Well, if pre-treatment levels of risky behavior are not worrying in HIV positive people, they must be even less worrying in HIV negative people. There have been other studies like this one, also giving the impression that levels of unsafe sexual behavior are fairly low. Not that anyone has produced data showing what could count as normal and what could count as high when it comes to sexual behavior.

Not only that, even those who talk about high levels of unsafe sex don't really show that levels really are higher than elsewhere. Nor do they appear to have any reliable data to show that higl levels of unsafe sex occur more in African countries, nor in countries and regions where HIV prevalence is high.

It can be odd listening to people talking about HIV because they appear to consider the issue important, but also, in a sense, unreal. For a start, they always talk about sex, especially illicit and unsafe sex. It's as if some sex, most sex, if they are to be believed, falls into that category, while a small amount does not.

But as to what constitutes a lot of sex, no one I have asked can really say. It has been suggested that people who are HIV positive have at least one different partner a week, perhaps more, but these are just assumptions. As to why it is even assumed that some people have so many partners, and I'm not doubting that some people do, it often seems to relate to the perceived number of people who go to bars and drink alcohol.

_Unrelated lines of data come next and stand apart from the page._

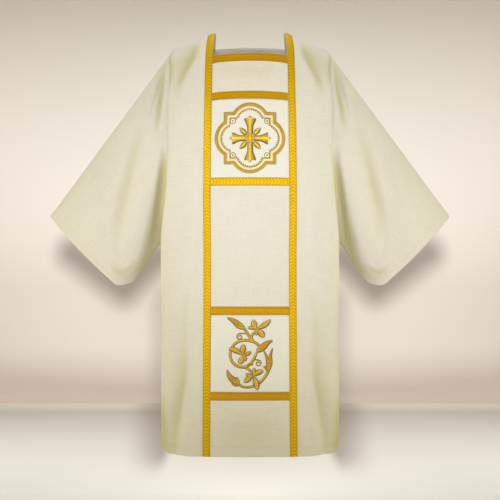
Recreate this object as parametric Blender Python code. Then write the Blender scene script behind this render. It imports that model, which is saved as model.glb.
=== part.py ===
"""Dalmatic: a deacon's outer vestment, in the hollow form it has when it is worn.

Metres, +Z up, the front faces -Y. The origin is the middle of the neck opening, at the height
of the shoulder line, where the wearer's shoulders hold the garment up.

The whole garment is first modelled as one sewn surface: a front and a back on the same lattice
of columns and rows, and two sleeves that grow out of the armholes. Each piece is then cut from
that surface along its seams, drawn back from its neighbours by half the seam gap, and given its
thickness. Braid and panels are cut from the same lattice and lifted off the cloth.
"""

from collections import namedtuple
from math import acos, ceil, cos, exp, pi, radians, sin

import bmesh
import bpy
from mathutils import Vector

# Cloth and trim thicknesses, and the clearances between pieces.
CLOTH = 0.0020
BRAID = 0.0015
PANEL = 0.0010
APPLIQUE = 0.0012
GAP = 0.0003
APPLIQUE_LIFT = 0.0006

# Lengths and heights. A height is measured from the shoulder line, downwards negative.
LENGTH = 1.255
UNDERARM = -0.636
SHOULDER_ZONE = -0.350
BACK_NECK = -0.032
BAND = 0.0235

# The upper crossbands arch: their ends hang lower, most of all at this height.
ARCH = 0.009
ARCH_HEIGHT = -0.100
ARCH_HALF = 0.110

# Width of the long galloons.
GALLOON = 0.023

# A fold dies out towards a seam that lies on the middle plane, over this distance.
FOLD_FREE = 0.060

# How fast the cloth rounds over from the shoulder line to the hanging front and back.
FRONT_ROUND = 0.300
BACK_ROUND = 0.160

# Lattice: cells across each part of the body, along the sleeve, and the tallest row.
SIDE_CELLS = 7
GALLOON_CELLS = 2
CENTRE_CELLS = 10
SLEEVE_CELLS = 9
ROW_STEP = 0.055

# The sleeve's cuff, from its upper corner to the crossing of its lower edges.
CUFF_TOP = Vector((0.604, 0.0, -0.552))
CUFF_LOW = Vector((0.379, 0.0, -0.781))
CUFF_BOW = 0.005
CUFF_HALF_DEPTH = 0.060
CUFF_CORNER = 0.022

# The sleeve's underside leaves the underarm level and then bends down along the arm.
CROTCH_LIFT = 0.024
CROTCH_START = 0.74
CROTCH_FADE = 3

# Front crossbands, by the height of their upper edge.
Crossband = namedtuple("Crossband", "name top drop")
CROSSBANDS = (
    Crossband("crossband_neck", -0.0745, BAND),
    Crossband("crossband_chest", -0.1860, 0.0240),
    Crossband("crossband_waist", -0.4430, 0.0245),
    Crossband("crossband_knee", -0.8190, 0.0255),
    Crossband("crossband_shin", -1.0670, 0.0255),
)

# The shoulder line from the neck to the armhole.
Shoulder = namedtuple("Shoulder", "across height")
SHOULDER_LINE = (
    Shoulder(0.090, 0.0030),
    Shoulder(0.112, 0.0000),
    Shoulder(0.134, -0.0110),
    Shoulder(0.158, -0.0220),
    Shoulder(0.200, -0.0415),
    Shoulder(0.232, -0.0500),
    Shoulder(0.243, -0.0660),
)

# The body's side: the armhole down to the underarm, and the side seam below it. The cloth
# folds forward and back over the seam, which is tucked in between the two folds.
Side = namedtuple("Side", "height half_width tuck")
SIDE_LINE = (
    Side(-0.066, 0.2430, 0.000),
    Side(-0.121, 0.2380, 0.000),
    Side(-0.223, 0.2385, 0.000),
    Side(-0.330, 0.2350, 0.002),
    Side(-0.430, 0.2560, 0.012),
    Side(-0.560, 0.2730, 0.026),
    Side(-0.640, 0.2800, 0.030),
    Side(-0.780, 0.2780, 0.020),
    Side(-0.980, 0.2715, 0.006),
    Side(-1.255, 0.2685, 0.000),
)
TUCK_START = 0.72

# How far the front and the back stand away from the middle plane, and how square they turn.
Hang = namedtuple("Hang", "height front back squareness")
HANG = (
    Hang(0.000, 0.128, 0.112, 2.30),
    Hang(-0.300, 0.129, 0.118, 2.40),
    Hang(-0.640, 0.137, 0.126, 2.80),
    Hang(-0.950, 0.147, 0.140, 2.90),
    Hang(-1.255, 0.155, 0.150, 2.80),
)

# The middle of the long galloon, which leans in to the neck over the shoulder.
Galloon = namedtuple("Galloon", "height across")
GALLOON_LINE = (
    Galloon(0.000, 0.1150),
    Galloon(-0.040, 0.1200),
    Galloon(-0.190, 0.1225),
    Galloon(-0.480, 0.1260),
    Galloon(-0.700, 0.1245),
    Galloon(-1.255, 0.1270),
)

# The armhole reaches forward and back from the shoulder line by this much, and its shape.
ARMHOLE_REACH = 0.185
ARMHOLE_TOP_POWER = 0.35
ARMHOLE_LOW_POWER = 0.60
BACK_REACH = 0.90

# The largest folds: a ridge stands out, a valley goes in. Heights as above, across from the
# middle, both at the fold's upper and lower end.
Fold = namedtuple("Fold", "top low across_top across_low depth width")
FRONT_FOLDS = (
    Fold(-0.022, -0.170, 0.162, 0.218, -0.0050, 0.012),
    Fold(-0.860, -1.420, 0.190, 0.194, 0.0070, 0.020),
    Fold(-0.900, -1.420, 0.228, 0.229, -0.0110, 0.020),
    Fold(-0.520, -1.150, 0.166, 0.168, -0.0030, 0.014),
)
BACK_FOLDS = (
    Fold(-0.300, -1.420, 0.060, 0.075, -0.0060, 0.030),
    Fold(-0.700, -1.420, 0.185, 0.180, 0.0080, 0.024),
    Fold(-0.760, -1.420, 0.225, 0.222, -0.0100, 0.022),
)

# Soft grooves down the sleeve: along from the armhole, around from the top edge to the lower.
Groove = namedtuple("Groove", "along_top along_low around_top around_low depth width")
SLEEVE_GROOVES = (
    Groove(0.040, 0.200, 0.020, 0.260, -0.0060, 0.035),
    Groove(0.360, 0.800, 0.380, 0.700, -0.0060, 0.080),
)

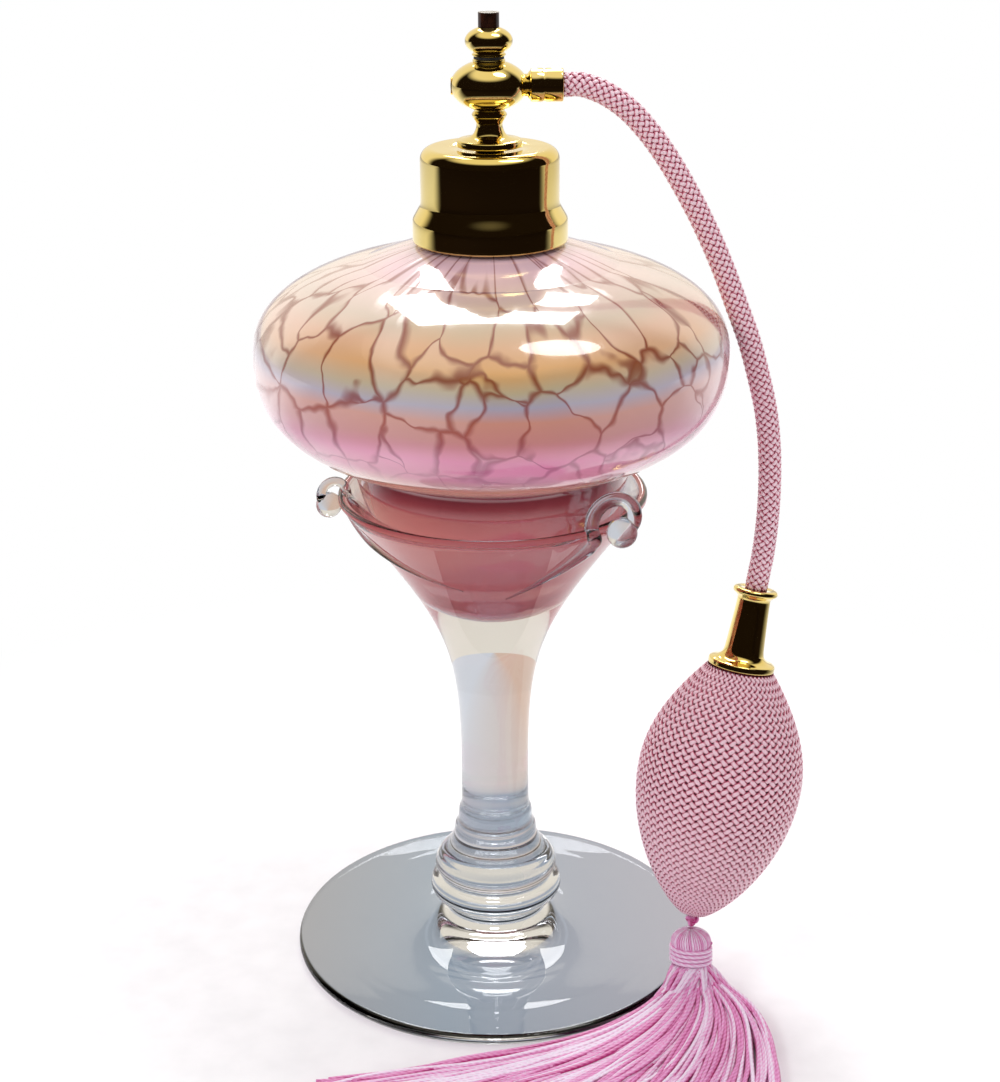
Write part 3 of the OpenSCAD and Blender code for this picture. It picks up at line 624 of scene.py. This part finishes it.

But the Ugandan study does confirm one thing; levels of unsafe sexual behavior are not, in general, high. They probably never were. There has never been evidence of a glorious time before the HIV epidemic, when hardly anyone engaged in unsafe sex. Nor for a time when levels of unsafe sex rocketed, allowing HIV to spread rapidly. Nor for a time when all this subsided and HIV transmission rates began to decline to present levels.

Other research leads to similar conclusions. The five yearly Demographic and Health Surveys show that those who engage in risky sex are often less likely to be infected with HIV than those who don't. Trials such as the CAPRISA microbicide trial showed that the majority of people had a few sexual experiences a month and most of them only had one partner.

The Uganda study also found that use of condoms among HIV positive people increased after they started treatment. This may well be, as claimed, due to 'incraesed counselling intensity'. But condom use wasn't very high to start off with. As a minimum, you would expect people being counselled and on treatment to take some extra precautions.

However, a substantial proportion of those most likely to transmit the virus still don't wear condoms. It's hard to know if the 'intensive counselling' really has all that much effect. And when you look at sexual behavior among HIV negative people, the many years of HIV prevention interventions look even less impressive.

But the article is 100% about sex. There is never a hint that transmission may occur through any other route. Non-sexual routes to HIV infection may well have been talked about earlier on in the epidemic and, in the case of Uganda, steps may have been taken to reduce their impact. But now sex has completely taken over.

The fact that the HIV industry is attributing declines in transmission to HIV prevention programs that only started a long time after the declines suggests that they don't know why transmission declined. They don't seem to know how to reduce transmission and they don't even seem too bothered by that.

If we still don't know why HIV spread and subsequently declined, after thirty years of research, then nor do we know what to do if transmission rates begin to increase again. Don't people find that frightening? UNAIDS' claim that Uganda's epidemic is driven by low risk sex is not credible.